The play in question, a lyric-archetypal tale of betrayal, was largely completed already in 1952; but these lines date from 1960—61.


 This describes one of Sachs’s fellow-patients in Beckomberga.

Eine Negerin lugt

Here we have little study in ambivalence. To begin with: the ‘promise of eternity’ immediately provokes a sequence of nightmare-images. In the original, the element of hope is expressed in the image of bright eyes peeping ‘out of death’s crystal’ – ‘crystal’ being an image consistently associated with hope in Sachs’ work. The poem begins with peeping eyes; it ends with eyes seeking to hide. This hiding appears to be a paradoxical shrinking-back from the God-given promise, even where that means clinging to a nightmare. Indeed, the poetic voice not only clings to the nightmare of which it speaks. It further seems to identify its own terrified self with the elements that give rise to the terror in that nightmare: the dog, the ghost, the blazing earth.


The dedication is to two recently deceased friends: the Swedish translator Bertil Nydahl (1916—1961), and the German intellectual Joachim Moras (1902—1961).

Überall Jerusalem

The 11th April 1961 was the date on which the trial of Adolf Eichmann, in Jerusalem, began. Sachs, due to her psychological frailty at that time, became very anxious about the trial; and, already before it began, had written a letter to President Ben-Gurion, urging him to annul the death sentence that was clearly going to be passed. She was a patient in Beckomberga psychiatric hospital at the time: hence the image, here, of the crazy prophetess.

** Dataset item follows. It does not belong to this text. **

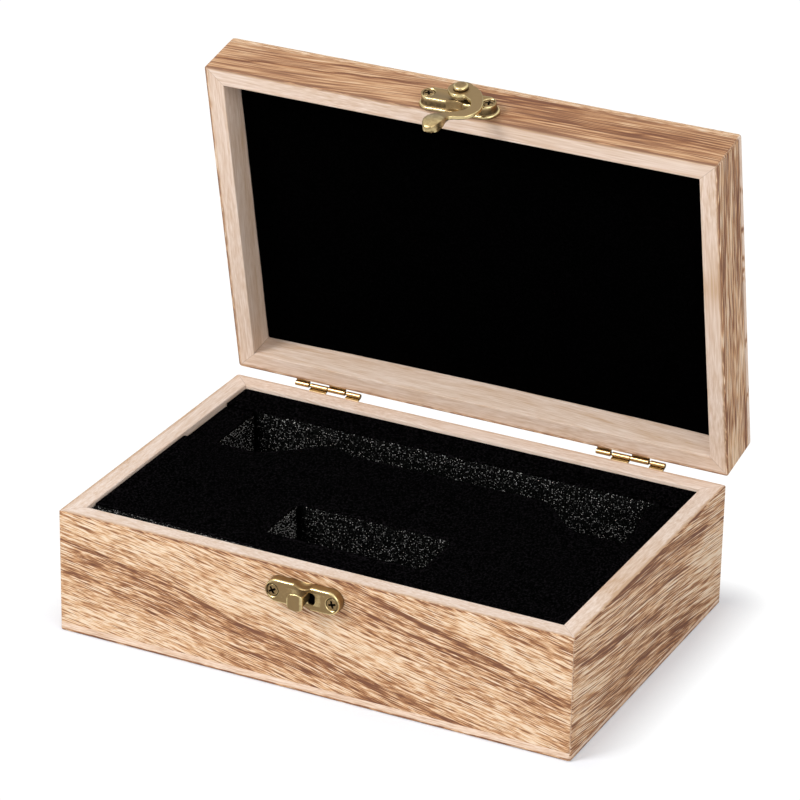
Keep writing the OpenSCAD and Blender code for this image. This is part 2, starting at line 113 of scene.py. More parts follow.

   ‘The thirty-six’: the thirty-six just men of traditional Jewish legend, whose existence guarantees the world against divine retributive destruction.

So einsam ist der Mensch

The cock-crow, at one level, recalls Peter’s threefold denial of Christ: Matthew 26: 34—35, 69—75; Mark 14: 29—31, 66—72; Luke 22: 31—34, 54—62; John 18: 15—18, 25—27. But it also evokes the terrible betrayal and mass-murder of the Jewish people of Eastern Europe.